Diego Luna’s new film about César Chávez, the Mexican-American civil rights activist who co-founded the United Farm Workers union, is that rare biopic that’s shorter and swifter than it should be. This turns out to be both a blessing and a curse.

Working from a script by Keir Pearson (Hotel Rwanda) and Timothy J. Sexton (Children of Men), the actor-turned-director narrows his focus on the major accomplishments of Chávez’s life from the early 1960s to 1970 (the march to Sacramento with striking farm workers; the successful grape boycott that stretched all the way to Europe). During that period, Chávez struck many blows against an agricultural industry that exploited its often-illiterate employees with backbreaking work, terrible conditions and poor pay and ended up on the cover of Time magazine for his trouble.

Luna also throws in minimal family drama — a couple of brief arguments between Chávez (Michael Peña) with his wife, Helen (America Ferrera), who in the film wants more of a role in the cause than her husband would like, and a troubled relationship between Chávez and his oldest son, who fumes at his father’s preoccupation with social justice instead of his family. Peña (End of Watch) plays Chávez as a mild-mannered but dedicated man, not a charismatic leader — a historically accurate choice, as Chávez wasn’t known for his fiery rhetoric — humanizing him and making him seem more like a real person than an icon.

So on one hand, Cesar Chavez, which is Luna’s second film as a director and first in English, never drags.
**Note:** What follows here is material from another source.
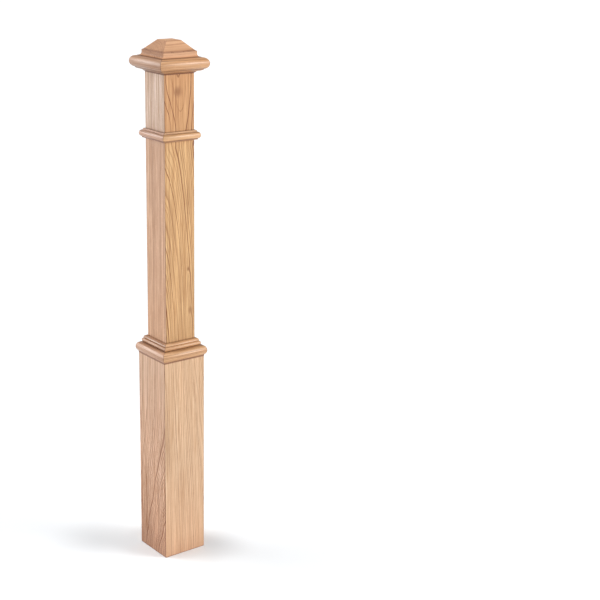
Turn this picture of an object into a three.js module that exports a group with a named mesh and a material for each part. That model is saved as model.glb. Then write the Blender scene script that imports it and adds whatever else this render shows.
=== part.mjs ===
import * as THREE from 'three';

// Box newel post in clear oak, millimetres, +Z up, origin at the middle of its underside.
// A hollow shaft of four mitred boards stands inside a shorter hollow base of four more.
// Mitred sticks of moulding go round it at four heights, and a solid cap block closes the top.
// A distance called reach is measured outwards from the face of the shaft.

// Boards
const shaftWidth = 90;
const shaftBoardThickness = 18;
const baseBoardThickness = 17.7;
const glueGap = 0.3;

// Heights of the plain stretches of the post
const baseHeight = 564;
const bareShaftHeight = 534.5;
const upperBlockHeight = 146;

// Plinth nosing, a half-round nose over a thin fillet, on top of the base boards
const plinthNosingOverhang = 6.4;
const plinthNoseDepth = 9;
const plinthNoseHeight = 26;
const plinthNoseUndercut = 5.7;
const plinthFilletHeight = 2;

// Foot moulding, a large bead under a smaller one with a groove between them
const footBeadReach = 12.5;
const footBeadDepth = 5;
const footBeadHeight = 11.2;
const footBeadUndercut = 4;
const footFilletHeight = 0.8;
const footGrooveReach = 6.2;
const footGrooveHeight = 1.2;
const footTopBeadReach = 9;
const footTopBeadDepth = 7;
const footTopBeadHeight = 6.8;

// Band below the upper block, a nose between two fillets
const bandReach = 12.6;
const bandNoseDepth = 7;
const bandNoseHeight = 17.7;
const bandNoseUndercut = 5.8;
const bandLowFilletHeight = 2.5;
const bandTopFilletReach = 4.9;
const bandTopFilletHeight = 3.8;

// Cap moulding, a half-round nose over an ogee that runs in to the shaft
const capMouldingReach = 29;
const capNoseDepth = 13;
const capNoseHeight = 29;
const capNoseUndercut = 10.8;
const capOgeeFootReach = 2;
const capOgeeHeight = 9.5;
const capOgeeEase = 2.2;
const capOgeeDip = 3.3;

// Cap block, a slab with a hollowed foot that carries a cut-off pyramid
const capFootSetback = 3;
const capFootFilletHeight = 0.8;
const capCoveDepth = 7.5;
const capCoveHeight = 7;
const capSlabHeight = 8;
const capLedgeWidth = 2.5;
const capPyramidHeight = 25.3;
const capFlatWidth = 42.5;

// Number of straight steps on each round stretch, and the colours of the oak
const arcSteps = 7;
const oakRoughness = 0.55;
const oakYellow = 0xdbae7f;
const oakPink = 0xd0a487;
const oakNose = 0xe0b283;

// Heights at which one part of the post gives way to the next, from the floor upwards
const plinthFoot = baseHeight + glueGap;
const plinthTop = plinthFoot + plinthFilletHeight + plinthNoseHeight;
const footMouldingFoot = plinthTop + glueGap;
const footBeadTop = footFilletHeight + footBeadHeight;
const footTopBeadFoot = footBeadTop + footGrooveHeight;
const bareShaftFoot = footMouldingFoot + footTopBeadFoot + footTopBeadHeight;
const bandFoot = bareShaftFoot + bareShaftHeight;
const bandNoseTop = bandLowFilletHeight + bandNoseHeight;
const upperBlockFoot = bandFoot + bandNoseTop + bandTopFilletHeight;
const capMouldingFoot = upperBlockFoot + upperBlockHeight;
const shaftTop = capMouldingFoot + capOgeeHeight + capNoseHeight;
const capBlockFoot = shaftTop + glueGap;

// Faces measured from the axis of the post, and the base's own reach
const shaftFace = shaftWidth / 2;
const coveredFace = shaftFace + glueGap;
const baseReach = glueGap + baseBoardThickness;

// Two mitred ends keep the glue gap between them, so each stands back by half of it
const mitreSetback = glueGap / Math.SQRT2;

// The four sides of the post, each a quarter turn on from the front, which faces -Y
const sides = ['front', 'right', 'back', 'left'];

const newelPost = new THREE.Group();
newelPost.name = 'newel_post';

function addPiece(name, geometry, color, turns = 0) {
  const material = new THREE.MeshStandardMaterial({ color, roughness: oakRoughness, metalness: 0 });
  const piece = new THREE.Mesh(geometry, material);
  piece.name = name;
  piece.rotation.z = turns * Math.PI / 2;
  newelPost.add(piece);
}

// A board with mitred long edges, from its inner to its outer face, standing on the front side.
// Its faces are divided at the given heights, where mouldings begin and end.
function mitredBoard(innerFace, thickness, heights) {
  const outerFace = innerFace + thickness;
  const section = new THREE.Shape([
    new THREE.Vector2(-(outerFace - mitreSetback), -outerFace),
    new THREE.Vector2(outerFace - mitreSetback, -outerFace),
    new THREE.Vector2(innerFace - mitreSetback, -innerFace),
    new THREE.Vector2(-(innerFace - mitreSetback), -innerFace),
  ]);
  const steps = heights.length - 1;
  const board = new THREE.ExtrudeGeometry(section, { depth: steps, steps, bevelEnabled: false });
  const position = board.getAttribute('position');
  for (let i = 0; i < position.count; i++) {
    position.setZ(i, heights[Math.round(position.getZ(i))]);
  }
  return board;
}

// A stick of moulding on the front side, its ends cut at 45 degrees to meet its neighbours.
// The profile is drawn in reach and height, and its back is against the shaft.
function mitredStick(profile, foot) {
  const options = { depth: 1, curveSegments: arcSteps, bevelEnabled: false };
  const stick = new THREE.ExtrudeGeometry(profile, options);
  const position = stick.getAttribute('position');
  for (let i = 0; i < position.count; i++) {
    const fromAxis = shaftFace + position.getX(i);
    const halfLength = fromAxis - mitreSetback;
    const side = position.getZ(i) * 2 - 1;
    position.setXYZ(i, -side * halfLength, -fromAxis, foot + position.getY(i));
  }
  return stick;
}

// An outline that starts at the back of a stick and runs out along its underside
function startProfile(reach) {
  const profile = new THREE.Shape();
  profile.moveTo(glueGap, 0);
  profile.lineTo(reach, 0);
  return profile;
}

// A half-round nose that stands out from what is below it by its undercut, and ends at its top
function addNose(profile, reach, depth, foot, height, undercut) {
  const startAngle = -Math.acos((depth - undercut) / depth);
  profile.absellipse(reach - depth, foot + height / 2, depth, height / 2, startAngle, Math.PI / 2, false);
}

function plinthNosingProfile() {
  const reach = baseReach + plinthNosingOverhang;
  const profile = startProfile(reach - plinthNoseUndercut);
  addNose(profile, reach, plinthNoseDepth, plinthFilletHeight, plinthNoseHeight, plinthNoseUndercut);
  profile.lineTo(glueGap, plinthTop - plinthFoot);
  return profile;
}

function footMouldingProfile() {
  const topBeadCentre = footTopBeadReach - footTopBeadDepth;
  const profile = startProfile(footBeadReach - footBeadUndercut);
  addNose(profile, footBeadReach, footBeadDepth, footFilletHeight, footBeadHeight, footBeadUndercut);
  profile.lineTo(footGrooveReach, footBeadTop + footGrooveHeight / 2);
  profile.absellipse(
    topBeadCentre, footTopBeadFoot, footTopBeadDepth, footTopBeadHeight, 0, Math.PI / 2, false,
  );
  profile.lineTo(glueGap, bareShaftFoot - footMouldingFoot);
  return profile;
}

function bandProfile() {
  const profile = startProfile(bandReach - bandNoseUndercut);
  addNose(profile, bandReach, bandNoseDepth, bandLowFilletHeight, bandNoseHeight, bandNoseUndercut);
  profile.lineTo(bandTopFilletReach, bandNoseTop);
  profile.lineTo(bandTopFilletReach, upperBlockFoot - bandFoot);
  profile.lineTo(glueGap, upperBlockFoot - bandFoot);
  return profile;
}

function capMouldingProfile() {
  const ogeeTopReach = capMouldingReach - capNoseUndercut;
  const profile = startProfile(capOgeeFootReach);
  profile.bezierCurveTo(
    capOgeeFootReach + capOgeeEase, capOgeeHeight - capOgeeDip,
    ogeeTopReach - capOgeeEase, capOgeeDip,
    ogeeTopReach, capOgeeHeight,
  );
  addNose(profile, capMouldingReach, capNoseDepth, capOgeeHeight, capNoseHeight, capNoseUndercut);
  profile.lineTo(glueGap, shaftTop - capMouldingFoot);
  return profile;
}

// The cap block is square all the way up, so its profile is turned in four flat sides.
// Its foot stands on the flat top of the cap moulding, behind the round of the nose.
function capBlock() {
  const footHalf = shaftFace + capMouldingReach - capNoseDepth - capFootSetback;
  const slabHalf = footHalf - capCoveDepth;
  const coveFoot = capBlockFoot + capFootFilletHeight;
  const coveTop = coveFoot + capCoveHeight;
  const slabTop = coveTop + capSlabHeight;
  const postTop = slabTop + capPyramidHeight;
  const outline = new THREE.Path();
  outline.moveTo(0, capBlockFoot);
  outline.lineTo(footHalf, capBlockFoot);
  outline.absellipse(footHalf, coveTop, capCoveDepth, capCoveHeight, -Math.PI / 2, -Math.PI, true);
  outline.lineTo(slabHalf, slabTop);
  outline.lineTo(slabHalf - capLedgeWidth, slabTop);
  outline.lineTo(capFlatWidth / 2, postTop);
  outline.lineTo(0, postTop);
  const points = outline.getPoints(arcSteps).map((p) => new THREE.Vector2(p.x * Math.SQRT2, p.y));
  const block = new THREE.LatheGeometry(points, sides.length, Math.PI / sides.length);
  return block.rotateX(Math.PI / 2);
}

const divisions = [0, plinthFoot, bareShaftFoot, bandFoot, upperBlockFoot, capMouldingFoot, shaftTop];

sides.forEach((side, turns) => {
  const face = turns % 2 === 0 ? oakYellow : oakPink;
  const shaftBoard = mitredBoard(shaftFace - shaftBoardThickness, shaftBoardThickness, divisions);
  const baseBoard = mitredBoard(coveredFace, baseBoardThickness, [0, baseHeight]);
  addPiece(`shaft_board_${side}`, shaftBoard, face, turns);
  addPiece(`base_board_${side}`, baseBoard, face, turns);
  addPiece(`plinth_nosing_${side}`, mitredStick(plinthNosingProfile(), plinthFoot), oakNose, turns);
  addPiece(`foot_moulding_${side}`, mitredStick(footMouldingProfile(), footMouldingFoot), oakNose, turns);
  addPiece(`band_${side}`, mitredStick(bandProfile(), bandFoot), oakNose, turns);
  addPiece(`cap_moulding_${side}`, mitredStick(capMouldingProfile(), capMouldingFoot), oakNose, turns);
});

addPiece('cap_block', capBlock(), oakYellow);

export default newelPost;
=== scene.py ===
import math
import random

import bmesh
import bpy
from mathutils import Matrix, Vector
from mathutils.geometry import interpolate_bezier


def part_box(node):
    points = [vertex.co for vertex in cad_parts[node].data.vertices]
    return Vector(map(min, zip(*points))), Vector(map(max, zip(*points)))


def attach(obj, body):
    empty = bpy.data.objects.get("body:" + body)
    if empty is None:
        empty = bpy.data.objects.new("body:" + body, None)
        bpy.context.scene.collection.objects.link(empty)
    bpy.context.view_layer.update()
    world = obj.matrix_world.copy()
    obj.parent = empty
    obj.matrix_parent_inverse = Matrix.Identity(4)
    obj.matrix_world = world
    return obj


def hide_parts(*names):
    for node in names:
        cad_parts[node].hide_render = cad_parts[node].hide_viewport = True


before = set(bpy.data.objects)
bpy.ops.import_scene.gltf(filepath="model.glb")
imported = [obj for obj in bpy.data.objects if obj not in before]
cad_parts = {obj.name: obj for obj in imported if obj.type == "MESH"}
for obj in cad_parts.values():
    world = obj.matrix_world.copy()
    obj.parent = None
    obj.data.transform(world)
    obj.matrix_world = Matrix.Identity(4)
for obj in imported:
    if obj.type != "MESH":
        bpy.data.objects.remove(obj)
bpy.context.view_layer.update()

# Shaft boards.
# Four boards of red oak, 18 mm thick, run from the floor to the cap. Their long edges are
# mitred and glued round a hollow, and the corners are sanded to a fine round.

MM = 0.001
SIDES = ("front", "right", "back", "left")
ARRIS_ROUND = 0.7 * MM
ARRIS_STEPS = 4
END_ROUND = 0.3 * MM
END_STEPS = 2
# In how many lengths the figure of a board is set, and how far the stretches of log that the
# boards come from lie apart, in mm
BOARD_STATIONS = 48
LOG_SPACING = 4000
# A face narrower than this is part of a round, and an edge that turns more than this is sharp
ROUND_STRIP = 2.4 * MM
SHARP_TURN = math.radians(32)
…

Luna doesn’t deal with Chávez’s childhood except in a passing comment — “I was in the fields at 11,” he tells an interviewer — so you’re never waiting impatiently for him to engage in important historic events. On the other hand, the film’s briefness feels a little glib and makes you long for a little more context.

Whole stories have been gutted in the interest of time, notably that of Dolores Huerta, who co-founded the association with Chávez. Huerta is played by Rosario Dawson in the film, but her screen time is so limited she barely registers. If Luna’s movie is all you ever learn about César Chávez and the UFW, you wouldn’t even realize her contribution.

Still, with immigration reform a constant on the political front, the time has clearly come for a film about Chávez, and Luna’s film works well as an introduction to the man and his mission. The director says that’s his hope, that Cesar Chavez sends a new generation digging deeper into the story and taking its lessons on persistence, courage and commitment to heart.

Cast: Michael Peña, America Ferrera, Rosario Dawson, John Malkovich.

Director: Diego Luna.

Screenwriters: Keir Pearson, Timothy J. Sexton

Producers: Pablo Cruz, Diego Luna, Lianna Halfon, Larry Meli, Russell Smith

A Lionsgate release. Running time: 98 minutes. Some violence, language. Playing at: area theaters.